§ Written request
Print the listing below exactly.

● ● ● ●

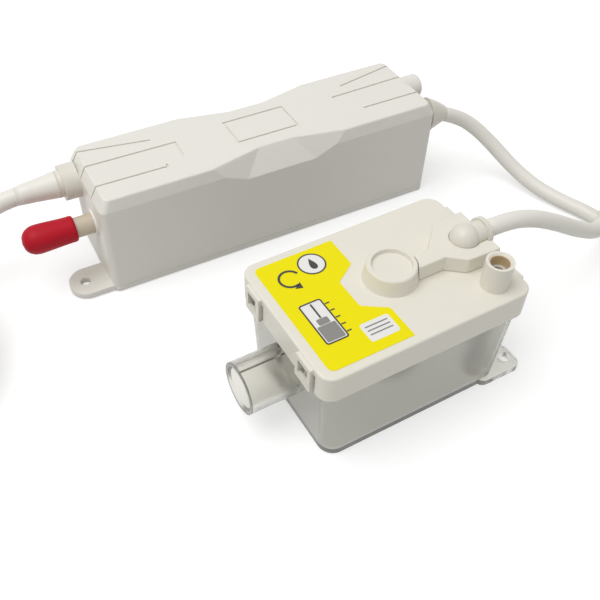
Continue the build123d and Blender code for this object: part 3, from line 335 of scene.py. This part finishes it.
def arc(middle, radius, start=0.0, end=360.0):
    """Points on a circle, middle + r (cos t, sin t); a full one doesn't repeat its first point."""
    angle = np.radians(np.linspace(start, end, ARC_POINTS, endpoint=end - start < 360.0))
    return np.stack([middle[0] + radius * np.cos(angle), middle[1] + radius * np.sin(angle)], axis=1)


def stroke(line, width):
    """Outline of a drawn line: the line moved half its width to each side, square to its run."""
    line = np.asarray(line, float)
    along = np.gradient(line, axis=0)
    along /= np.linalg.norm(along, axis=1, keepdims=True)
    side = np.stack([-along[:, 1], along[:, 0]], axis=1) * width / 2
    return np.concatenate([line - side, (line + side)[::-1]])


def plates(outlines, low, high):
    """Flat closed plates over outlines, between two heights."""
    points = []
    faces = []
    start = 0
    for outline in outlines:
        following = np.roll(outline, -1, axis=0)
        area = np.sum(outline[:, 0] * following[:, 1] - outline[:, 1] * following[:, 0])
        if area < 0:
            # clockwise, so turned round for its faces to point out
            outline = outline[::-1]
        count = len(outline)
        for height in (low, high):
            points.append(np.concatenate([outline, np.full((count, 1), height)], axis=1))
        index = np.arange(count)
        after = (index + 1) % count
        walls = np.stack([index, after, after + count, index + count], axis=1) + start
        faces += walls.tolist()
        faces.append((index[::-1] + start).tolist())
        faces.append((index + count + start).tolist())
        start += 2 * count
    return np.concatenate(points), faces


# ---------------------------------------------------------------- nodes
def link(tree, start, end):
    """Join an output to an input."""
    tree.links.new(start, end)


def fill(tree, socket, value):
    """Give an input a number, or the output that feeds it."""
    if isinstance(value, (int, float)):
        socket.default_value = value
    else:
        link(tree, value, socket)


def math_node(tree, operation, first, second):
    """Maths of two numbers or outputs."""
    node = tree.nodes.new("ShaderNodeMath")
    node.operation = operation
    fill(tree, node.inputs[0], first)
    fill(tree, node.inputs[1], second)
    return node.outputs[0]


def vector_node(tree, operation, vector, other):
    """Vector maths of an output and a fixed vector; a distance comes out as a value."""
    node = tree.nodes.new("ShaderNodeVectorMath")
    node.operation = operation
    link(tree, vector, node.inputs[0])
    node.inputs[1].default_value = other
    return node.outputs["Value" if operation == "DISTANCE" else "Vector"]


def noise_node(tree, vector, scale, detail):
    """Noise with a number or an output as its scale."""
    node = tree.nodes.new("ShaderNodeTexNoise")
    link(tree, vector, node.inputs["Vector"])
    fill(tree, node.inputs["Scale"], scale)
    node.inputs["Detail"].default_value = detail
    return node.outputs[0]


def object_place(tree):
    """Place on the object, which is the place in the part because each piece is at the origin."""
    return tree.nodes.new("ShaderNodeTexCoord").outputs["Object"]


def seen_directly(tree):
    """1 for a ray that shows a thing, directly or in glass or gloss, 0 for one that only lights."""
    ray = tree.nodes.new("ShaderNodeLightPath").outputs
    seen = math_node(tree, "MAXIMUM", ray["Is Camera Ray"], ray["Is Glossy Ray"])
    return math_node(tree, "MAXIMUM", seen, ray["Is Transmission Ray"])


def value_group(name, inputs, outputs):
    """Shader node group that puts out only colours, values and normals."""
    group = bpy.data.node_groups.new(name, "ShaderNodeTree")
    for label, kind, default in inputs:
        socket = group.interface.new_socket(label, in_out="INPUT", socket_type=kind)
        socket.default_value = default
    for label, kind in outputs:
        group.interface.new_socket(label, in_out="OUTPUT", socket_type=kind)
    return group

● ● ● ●

§ Full response
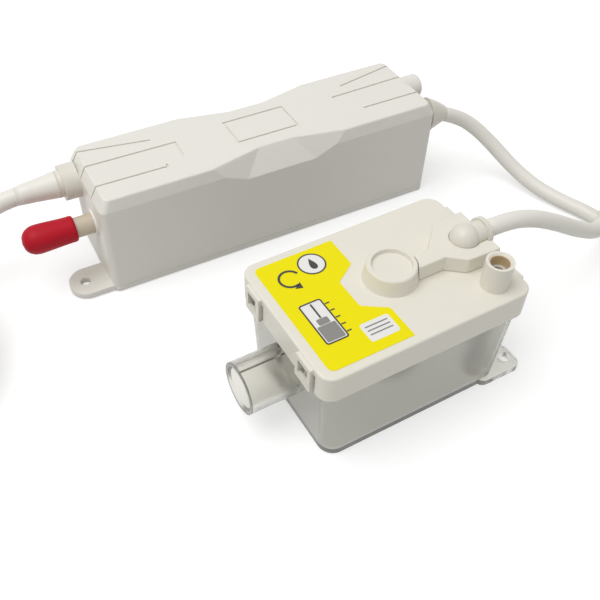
Continue the build123d and Blender code for this object: part 3, from line 335 of scene.py. This part finishes it.
def arc(middle, radius, start=0.0, end=360.0):
    """Points on a circle, middle + r (cos t, sin t); a full one doesn't repeat its first point."""
    angle = np.radians(np.linspace(start, end, ARC_POINTS, endpoint=end - start < 360.0))
    return np.stack([middle[0] + radius * np.cos(angle), middle[1] + radius * np.sin(angle)], axis=1)


def stroke(line, width):
    """Outline of a drawn line: the line moved half its width to each side, square to its run."""
    line = np.asarray(line, float)
    along = np.gradient(line, axis=0)
    along /= np.linalg.norm(along, axis=1, keepdims=True)
    side = np.stack([-along[:, 1], along[:, 0]], axis=1) * width / 2
    return np.concatenate([line - side, (line + side)[::-1]])


def plates(outlines, low, high):
    """Flat closed plates over outlines, between two heights."""
    points = []
    faces = []
    start = 0
    for outline in outlines:
        following = np.roll(outline, -1, axis=0)
        area = np.sum(outline[:, 0] * following[:, 1] - outline[:, 1] * following[:, 0])
        if area < 0:
            # clockwise, so turned round for its faces to point out
            outline = outline[::-1]
        count = len(outline)
        for height in (low, high):
            points.append(np.concatenate([outline, np.full((count, 1), height)], axis=1))
        index = np.arange(count)
        after = (index + 1) % count
        walls = np.stack([index, after, after + count, index + count], axis=1) + start
        faces += walls.tolist()
        faces.append((index[::-1] + start).tolist())
        faces.append((index + count + start).tolist())
        start += 2 * count
    return np.concatenate(points), faces


# ---------------------------------------------------------------- nodes
def link(tree, start, end):
    """Join an output to an input."""
    tree.links.new(start, end)


def fill(tree, socket, value):
    """Give an input a number, or the output that feeds it."""
    if isinstance(value, (int, float)):
        socket.default_value = value
    else:
        link(tree, value, socket)


def math_node(tree, operation, first, second):
    """Maths of two numbers or outputs."""
    node = tree.nodes.new("ShaderNodeMath")
    node.operation = operation
    fill(tree, node.inputs[0], first)
    fill(tree, node.inputs[1], second)
    return node.outputs[0]


def vector_node(tree, operation, vector, other):
    """Vector maths of an output and a fixed vector; a distance comes out as a value."""
    node = tree.nodes.new("ShaderNodeVectorMath")
    node.operation = operation
    link(tree, vector, node.inputs[0])
    node.inputs[1].default_value = other
    return node.outputs["Value" if operation == "DISTANCE" else "Vector"]


def noise_node(tree, vector, scale, detail):
    """Noise with a number or an output as its scale."""
    node = tree.nodes.new("ShaderNodeTexNoise")
    link(tree, vector, node.inputs["Vector"])
    fill(tree, node.inputs["Scale"], scale)
    node.inputs["Detail"].default_value = detail
    return node.outputs[0]


def object_place(tree):
    """Place on the object, which is the place in the part because each piece is at the origin."""
    return tree.nodes.new("ShaderNodeTexCoord").outputs["Object"]


def seen_directly(tree):
    """1 for a ray that shows a thing, directly or in glass or gloss, 0 for one that only lights."""
    ray = tree.nodes.new("ShaderNodeLightPath").outputs
    seen = math_node(tree, "MAXIMUM", ray["Is Camera Ray"], ray["Is Glossy Ray"])
    return math_node(tree, "MAXIMUM", seen, ray["Is Transmission Ray"])


def value_group(name, inputs, outputs):
    """Shader node group that puts out only colours, values and normals."""
    group = bpy.data.node_groups.new(name, "ShaderNodeTree")
    for label, kind, default in inputs:
        socket = group.interface.new_socket(label, in_out="INPUT", socket_type=kind)
        socket.default_value = default
    for label, kind in outputs:
        group.interface.new_socket(label, in_out="OUTPUT", socket_type=kind)
    return group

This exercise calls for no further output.